While Mark Latham used the event to showcase Labor and to present himself as an alternative Prime Minister, he accused John Howard of fostering a narrow, exclusive vision that stifles public debate. 

 

Rachel Carbonell reports. 

 

RACHEL CARBONELL: The centenary dinner was all about celebrating the Chris Watson Labor government of 1904. But for all the nostalgia, those who attended were clearly very focussed on 2004. 

 

Labor Leader, Mark Latham, was flanked by his mentor, former Prime Minister Gough Whitlam. 

 

And while Mr Whitlam didn't speak publicly, Bob Hawke was full of praise. 

 

BOB HAWKE: He's lifted the spirits of the party, he's got Howard rattled, which is good and I hope he'll continue to do it right up to the day of the election. 

 

RACHEL CARBONELL: Mark Latham used his speech to target the Prime Minister, accusing him of stifling dissent. 

 

MARK LATHAM: We saw it in the Mick Keelty affair - the attempt to smear and pressure Australia's top law enforcement officer into toeing the Liberal Party line.
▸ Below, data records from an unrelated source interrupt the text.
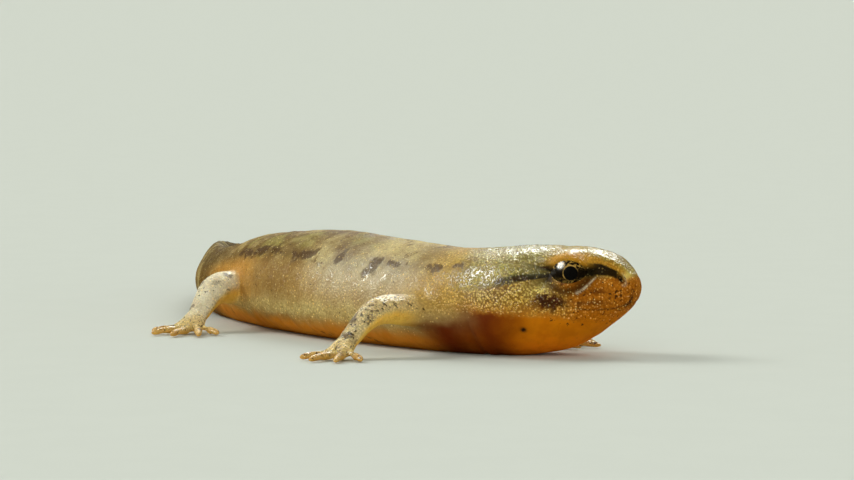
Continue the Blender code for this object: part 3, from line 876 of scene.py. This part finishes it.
def head_pattern(points, along, side, height):
    """The head. Bands follow the heights of the mouth, the eye and the nostril: a granular olive
    crown, a dark band through the eye, golden cheeks that break up into the orange throat."""
    wander = layered_noise(points, 1.5, 31)
    fine = layered_noise(points, 0.40, 35)
    crisp = layered_noise(points, 0.20, 39)
    rise = height + 0.07 * wander + 0.08 * fine + 0.07 * crisp
    skin = Pattern(
        len(points), BACK_GREEN, granules=0.65, specks=0.3, blotches=0.45, grain=1.0, wet=1.0
    )
    lay = skin.lay
    lay(0.7 * ease(wander + 0.6 * fine, -0.3, 0.5), BACK_PALE)
    lay(0.6 * ease(fine + crisp - 0.4 * wander, 0.1, 0.5) * ease(along, 5.0, 7.0), BACK)
    # The muzzle: a wet ridge over a duller, warmer side.
    face = ease(along, 6.2, 4.6)
    lay(0.9 * face, BROW, granules=0.45, grain=1.0, blotches=0.25, wet=0.25)
    ridge = rise - line_at(CANTHUS, along)
    muzzle = ease(along + 0.3 * wander, 3.4, 2.6)
    lay(face * muzzle * ease(ridge, -0.15, 0.10), wet=0.85)
    lay(face * hump(ridge - 0.04, 0.10), wet=0.9, grain=0.6)
    lay(0.85 * face * ease(ridge, 0.0, -0.18), BROW_LOW, grain=0.6, wet=0.15)
    # The golden cheek, the orange lip and the dark patches on them.
    band_low = line_at(BAND_LOW, along)
    band_high = line_at(BAND_HIGH, along)
    cheek = ease(rise - band_low, 0.10, -0.05)
    lay(cheek, CHEEK, granules=0.90, grain=0.9, specks=0.25, blotches=0.42, wet=0.50)
    lay(1.1 * blot(along, rise, (5.8, 4.22), 0.75, 0.40), GOLD, granules=1.0, blotches=0.0, wet=0.8)
    lay(0.6 * blot(along, rise, (8.3, 3.85), 0.8, 0.6), CREAM, granules=0.9, wet=0.9)
    lip = ease(along + 0.5 * wander, 5.0, 3.6) * ease(rise, 4.95, 4.6)
    lay(lip, LIP, granules=0.45, grain=0.6, specks=0.5, blotches=0.42, wet=0.15)
    patch = blot(along + 0.8 * fine, rise + 0.30 * crisp, (5.0, 3.32), 1.10, 0.48)
    lay(1.2 * ease(patch, 0.10, 0.90), MAROON, granules=0.45, blotches=0.8, wet=0.3)
    for place, length in (((2.4, 3.30), 1.0), ((2.2, 3.98), 0.5)):
        lay(0.7 * blot(along, rise, place, length, 0.17), MAROON, blotches=0.6)
    lay(0.7 * blot(along, rise, (1.2, 3.70), 0.5, 0.40), specks=0.85, blotches=0.55)
    # The dark band, granular and fading behind the eye and plain before it.
    dark = between(rise, band_low, band_high, 0.05) * ease(along, 0.9, 1.2)
    fade = ease(along + 0.5 * wander + 0.8 * crisp, 9.2, 6.2)
    behind = ease(along, 4.2, 5.2)
    lay(0.97 * dark * fade * behind, STRIPE, granules=0.50, specks=0.0, blotches=0.6, wet=0.8)
    lay(0.97 * dark * (1 - behind), LOREAL, granules=0.2, specks=0.0, blotches=0.0, wet=0.15)
    lay(0.60 * blot(along, rise, (0.60, 4.88), 0.22, 0.26), GOLD, granules=0.0)
    # The lids, the eye's two corners and a painted highlight along the fold under it.
    lids = hump(np.hypot(0.9 * (along - EYE_ALONG), height - EYE_HEIGHT) - 1.05, 0.30)
    lower = ease(height - EYE_HEIGHT, 0.1, -0.35)
    lay(0.9 * lids * lower, LID, granules=0.2, blotches=0.3, wet=0.05)
    lay(0.6 * lids * ease(height - EYE_HEIGHT, 0.2, 0.6), BROW_LOW, granules=0.1, specks=0.0)
    lay(0.7 * blot(along, height, (3.15, 4.45), 0.50, 0.34), LID, granules=0.1, wet=0.0)
    for end, rise_by, tall in ((-1.30, 0.05, 0.34), (1.40, -0.05, 0.62)):
        corner = blot(along, height, (EYE_ALONG + end, EYE_HEIGHT + rise_by), 0.50, tall)
        lay(1.2 * corner, STRIPE, granules=0.1, grain=0.3, wet=0.0)
    # Painted highlight: a thin pale broken line along the wet fold under the eye.
    crease = hump(height - line_at(EYE_FOLD, along) + 0.09, 0.060) * ease(crisp, -0.9, -0.1)
    lay(0.90 * crease * between(along, 2.35, 3.40, 0.12), PAINTED_HIGHLIGHT, granules=0.0, wet=1.0)
    # The throat: orange, with painted light below and painted shade at the back, speckled near the
    # cheek.
    edge = height - line_at(THROAT_LINE, along) + 0.14 * wander + 0.20 * fine + 0.20 * crisp
    bare = ease(edge, 0.9, 0.0)
    lay(0.55 * bare * ease(along, 3.8, 5.0), granules=0.30, blotches=0.55)
    lay(0.5 * bare, THROAT)
    throat = ease(edge, 0.20, -0.30)
    lay(throat, THROAT, **CLEAR, grain=0.15, wet=0.08)
    lay(0.8 * throat * ease(edge, -0.9, -0.2) * ease(along, 7, 5), specks=0.7)
    # Painted light brightens the throat's underside, and painted shade darkens its back to red-brown.
    lay(0.9 * throat * ease(height + 0.3 * wander, 1.8, 0.4), THROAT_PAINTED_LIGHT)
    lay(0.95 * throat * ease(along + 0.4 * wander, 5.4, 8.0), THROAT_PAINTED_SHADE)
    # The mouth's line, a spot on the right of the throat, and the nostril: a painted highlight on its
    # front rim and painted shade in its pit.
    mouth = height - line_at(MOUTH, along)
    broken = ease(fine + 0.5, 0.0, 0.7)
    lay(0.6 * broken * hump(mouth, 0.055) * ease(along, 5.4, 4.6), UMBER)
    lay(1.6 * blot(along, height, (6.4, 1.70), 0.13, 0.13) * (side < 0), UMBER)
    pit = nostril_gap(along, height)
    # Painted highlight on the nostril's front rim.
    rim_highlight = hump(pit - 0.27, 0.06) * ease(NOSTRIL[0] - along, -0.05, 0.20)
    lay(0.35 * rim_highlight, PAINTED_HIGHLIGHT, wet=1.0)
    # Painted shade in the nostril's pit.
    lay(1.4 * hump(pit, 0.17), UMBER, wet=0.3)
    return skin


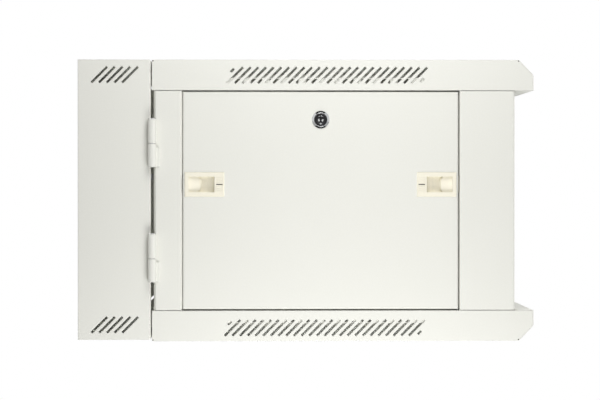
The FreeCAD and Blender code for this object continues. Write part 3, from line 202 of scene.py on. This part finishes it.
# Dark cards over and under the cabinet, seen only in its bright metal.
card_mesh = bpy.data.meshes.new("dark_card")
sheet = bmesh.new()
bmesh.ops.create_grid(sheet, x_segments=1, y_segments=1, size=CARD_HALF)
sheet.to_mesh(card_mesh)
sheet.free()
card_black = bpy.data.materials.new("card_black")
card_black.use_nodes = True
shader = card_black.node_tree.nodes["Principled BSDF"]
shader.inputs["Base Color"].default_value = (0.02, 0.02, 0.02, 1)
shader.inputs["Roughness"].default_value = 0.9
card_mesh.materials.append(card_black)
for height in (CARD_HIGH, cad_low.z - FLOOR_BELOW + CARD_OFF_FLOOR):
    card = bpy.data.objects.new("dark_card", card_mesh)
    card.matrix_world = Matrix.Translation((0, MIDDLE_Y, height))
    card.visible_camera = False
    card.visible_diffuse = False
    card.visible_shadow = False
    card.visible_transmission = False
    scene.collection.objects.link(card)


# ---- Powder-coated sheet
# The covers, wall section, posts, side panels and door frame are folded from mild steel sheet,
# welded or screwed, and coated in one light warm grey powder with a fine, even skin.
COAT_GREY = (0.777, 0.776, 0.718, 1)
COAT_LIGHT = (0.802, 0.801, 0.745, 1)
COAT_SPECK = (0.835, 0.835, 0.790, 1)
# painted highlight: the lighter tone laid along the coat's edges
COAT_EDGE_HIGHLIGHT = (0.860, 0.860, 0.820, 1)


def effect(name, inputs, outputs):
    """A node group's tree with its sockets, and its ends."""
    tree = bpy.data.node_groups.new(name, "ShaderNodeTree")
    for label, kind, value in inputs:
        tree.interface.new_socket(label, in_out="INPUT", socket_type=kind).default_value = value
    for label, kind in outputs:
        tree.interface.new_socket(label, in_out="OUTPUT", socket_type=kind)
    return tree, tree.nodes.new("NodeGroupInput"), tree.nodes.new("NodeGroupOutput")


# Fine grain of a coat, moulding or casting: two noises, one for the relief and one for the tone.
skin_grain, given, gives = effect(
    "skin_grain",
    [("Relief Scale", "NodeSocketFloat", 900.0), ("Tone Scale", "NodeSocketFloat", 12.0)],
    [("Relief", "NodeSocketFloat"), ("Tone", "NodeSocketFloat")])
place = skin_grain.nodes.new("ShaderNodeTexCoord")
relief = skin_grain.nodes.new("ShaderNodeTexNoise")
relief.inputs["Detail"].default_value = 3
relief.inputs["Roughness"].default_value = 0.55
tone = skin_grain.nodes.new("ShaderNodeTexNoise")
tone.inputs["Detail"].default_value = 5
tone.inputs["Roughness"].default_value = 0.6
skin_grain.links.new(place.outputs["Object"], relief.inputs["Vector"])
skin_grain.links.new(place.outputs["Object"], tone.inputs["Vector"])
skin_grain.links.new(given.outputs["Relief Scale"], relief.inputs["Scale"])
skin_grain.links.new(given.outputs["Tone Scale"], tone.inputs["Scale"])
skin_grain.links.new(relief.outputs["Fac"], gives.inputs["Relief"])
skin_grain.links.new(tone.outputs["Fac"], gives.inputs["Tone"])

# Edges: the turned normal gives a sheet's edge its small round, and the mask says where edges are.
soft_edge, given, gives = effect(
    "soft_edge",
    [("Radius", "NodeSocketFloat", 0.0006)],
    [("Normal", "NodeSocketVector"), ("Edge", "NodeSocketFloat")])
rounded = soft_edge.nodes.new("ShaderNodeBevel")
rounded.samples = 6
true_face = soft_edge.nodes.new("ShaderNodeNewGeometry")
turned = soft_edge.nodes.new("ShaderNodeVectorMath")
turned.operation = "DOT_PRODUCT"
away = soft_edge.nodes.new("ShaderNodeMapRange")
away.inputs["From Min"].default_value = 1.0
away.inputs["From Max"].default_value = 0.80
soft_edge.links.new(given.outputs["Radius"], rounded.inputs["Radius"])
soft_edge.links.new(rounded.outputs["Normal"], turned.inputs[0])
soft_edge.links.new(true_face.outputs["Normal"], turned.inputs[1])
soft_edge.links.new(turned.outputs["Value"], away.inputs["Value"])
soft_edge.links.new(rounded.outputs["Normal"], gives.inputs["Normal"])
soft_edge.links.new(away.outputs["Result"], gives.inputs["Edge"])

# Handling: broad faint patches where hands and cloths have been.
handling, given, gives = effect(
    "handling",
    [("Scale", "NodeSocketFloat", 3.0), ("Cover", "NodeSocketFloat", 0.5)],
    [("Mark", "NodeSocketFloat")])
place = handling.nodes.new("ShaderNodeTexCoord")
patches = handling.nodes.new("ShaderNodeTexNoise")
patches.inputs["Detail"].default_value = 7
patches.inputs["Roughness"].default_value = 0.65
patches.inputs["Distortion"].default_value = 0.6
cutoff = handling.nodes.new("ShaderNodeMapRange")
cutoff.inputs["From Max"].default_value = 0.78
handling.links.new(place.outputs["Object"], patches.inputs["Vector"])
handling.links.new(given.outputs["Scale"], patches.inputs["Scale"])
handling.links.new(given.outputs["Cover"], cutoff.inputs["From Min"])
handling.links.new(patches.outputs["Fac"], cutoff.inputs["Value"])
handling.links.new(cutoff.outputs["Result"], gives.inputs["Mark"])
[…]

We've seen it in the Lance Collins affair - the mistreatment of someone who wants nothing more than decent intelligence services and security for the Australian people. 

 

We've seen it in the relentless manipulation of the Australian public service, where good people and good officers are scared to speak the truth, scared to speak their mind in the Australian national interest. 

 

RACHEL CARBONELL: Mark Latham pointed out that even some of the Liberal Party's own past leaders have fallen foul of the Prime Minister. 

 

MARK LATHAM: So Malcolm Fraser, John Hewson, John Valder, Ian McPhee and those of their ilk, shouldn't feel alone. Not only has dissent been stifled within the Liberal Party, it's been stifled across the Australian public sector. 

 

Gough Whitlam said recently, largely because of the Howard propaganda machine, Malcolm Fraser has now supplanted him as public enemy number one in the demonology of the Australian right wing. 

 

(Applause) 

 

RACHEL CARBONELL: Mark Latham went on to say John Howard had fallen victim to his own propaganda and myth making. 

 

MARK LATHAM: Now, some might call Mr Howard's attitude sheer arrogance. I call it plain ignorance: ignorance about the true basis of Australia's security and standing in our region and the world. Ignorance about the real opportunities and obligations which flow from our partnerships with other countries. Ignorance about the great facts of our history. 

 

And most of all, most of all, ignorance about the nature and high purposes of our democracy - actually fostering debate, actually respecting dissent and the diversity of opinion in our nation. 

 

And also his ignorance about the real needs and problems and hopes of the Australian people themselves. 

 

And whether all these failings come from the Howard Government's arrogance or its ignorance, I am absolutely convinced that they present us as a Labor Party with a magnificent, indeed an historic opportunity at the coming elections. 

 

TONY EASTLEY: Opposition leader Mark Latham.